Not 18: Ne olup bitmektedir böyle, dünyanın son üç asırdır kültür, medeniyet adına dönüp baktığı, gıpta ettiği ülkelerde kötülük gittikçe para çiçeği misali çoğalma eğrisi çizmektedir. Gelecek on yıllar içinde kötülüğün pek çok koldan ülkeleri, insanları, kültürleri saracağını, kötülerle iyiler arasında değil, kötülerle kötüler arasında çatışmaların artacağını hissetmek kehanet değil artık. Kapitalizmin kimi dinlerle kol kola girip şu veya bu ülke görüntüsüyle düşman üretmesi, komşusuna göz koyması, insani değerler adına hemen hiçbir öncelik taşımaması üzerinde düşünmeyi mecbur kılıyor vicdan sahiplerini. Para ve silah gücünün yanına nüfus üstünlüğünü de koyan en doğudan en batıya, en eski kültürden en yeni küresel güçlere değin odaklar, el birliğiyle kötülüğün gerekçelerini büyütüyorlar. Şu anda, dünya ölçeğinde, kimsenin güvenle dönüp bakabileceği küresel bir güç yok. İspanya, İrlanda, Güney Afrika hatta İtalya gibi duyarlı ülkeler sadece ses çıkarabiliyorlar. O kadar.

Not 19: Pilea çiçeğine Çin Para Çiçeği ismini de koymuşlar nedense. İlkin pek anlam veremiyorsunuz bu yavru fil kulaklı bitkiye hangi sebeple bu ismin verildiğine. Sonra, onun yerini sevip yavaş yavaş kendi içinde gönenip adeta bir iç koloni ruhuyla büyüdüğünü görünce anlıyorsunuz. Hele soğan erkeği gibi tohum direkleri çıkarıp kendi dibinden pıtrak pıtrak can bulduğuna şahitlik ettiğinizde aranız daha bir sıkı fıkı oluveriyor. Haydi gel, bak ben kendimi kendi içimde doğurup çoğalttım bir parçamı saksımdan ayır başka saksıya koy. Göreceksin bir süre sonra o da aynısını yapacak. Damarlarını bir duygu efekti gibi saklayan büyüdükçe yeşilin doygun maneviyatına bürünün yapraklar göz kadar gönül de doyurur bizde. Sonra da düşünürsünüz bu çiçeğin yarınında hep geçmişi barınır. Tıpkı hayatın geleceğinde dünün dokusunun yaşaması gibi olup biter her şey. İnsana buradan bir pay bir işaret düşer gibidir. Hayat zaten bir sürekli çağrışımlar silsilesidir.

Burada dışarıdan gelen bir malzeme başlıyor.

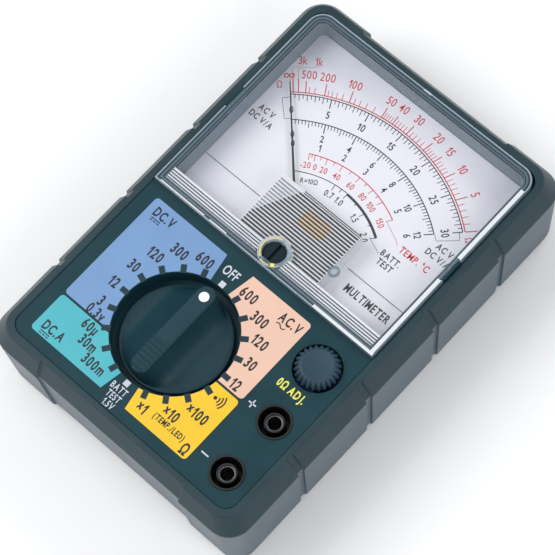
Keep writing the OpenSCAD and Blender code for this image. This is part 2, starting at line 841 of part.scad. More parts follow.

Pilea’ya ‘para çiçeği’ ünvanını layık bulanlar içten içe bir çoğalma, zenginleşme imasında da bulunurlar belli ki. Hatta para parayı çeker cinsinden bir görüş bile köklendirirler. Halk zihin kumaşını hangi iplikle ve ne tür desenle dokuyacağını bilir. Lakin, dünyamızın gidişinde de Pilea’nın huyuna benzer bir kötücül çoğalma nicedir almış başını gidiyor. Bitkiler, hayvanlar kendi tabiatları içinde masumdurlar. Biz sadece insan denilen karmaşık varlığın hallerini değerlendirmek için onlara başvururuz. Haklarını ödeyemeyeceğimiz gibi onları da varlıklarından sapıttığımız doğrudur. Umulur ki onların cins çoğulluğu uzun vadede insana da kurtuluş olur. Kötülüğün yarının geleceği adına attığı adımlar tez vakitte iyilik tarafından çelmelenir.